The companies will jointly research hyperscale language model optimisation, core AI technologies, and AI inference optimisation, placing open-source AI at the centre of the collaboration.
The announcement comes after NVIDIA CEO Jensen Huang introduced NAVER Cloud as a major AI-native cloud partner during the GTC Taipei 2026 keynote, positioning the company as a key participant in NVIDIA’s global AI ecosystem.
Beyond hardware procurement, the alliance spans AI infrastructure, models, and services, combining NAVER Cloud’s hyperscale AI and large-scale infrastructure expertise with NVIDIA’s accelerated computing platform strategy.

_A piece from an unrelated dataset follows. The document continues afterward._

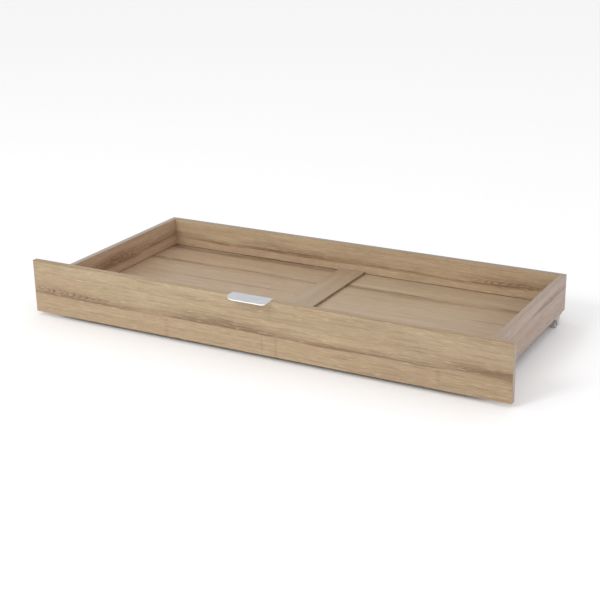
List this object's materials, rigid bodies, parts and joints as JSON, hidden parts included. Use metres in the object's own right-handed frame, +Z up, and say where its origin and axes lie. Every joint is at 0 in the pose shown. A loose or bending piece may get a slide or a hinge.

The partners also plan to support the emerging shift from model-centric AI development to inference-driven AI factories capable of handling massive-scale inference workloads and large-scale data processing.
“The paradigm of the AI industry is shifting from model-centric to an inference-driven AI factory era that relies on stable, large-scale infrastructure operations,” said Kim Yu-won, CEO of NAVER Cloud.
“Our collaboration with NVIDIA is more than just a relationship between a GPU supplier and a customer; it is a strategic decision to co-develop AI technology and expand the global AI ecosystem,” Kim added.
NAVER Cloud previously used NVIDIA’s Cosmos platform and 1.2 million panoramic images collected across Seoul to enhance its Seoul World Model. The company aims to become a major AI infrastructure hub for Asia, with further details of the Global AI Factory initiative expected following a planned meeting between NAVER Chairman Lee Hae-jin and Jensen Huang in Korea.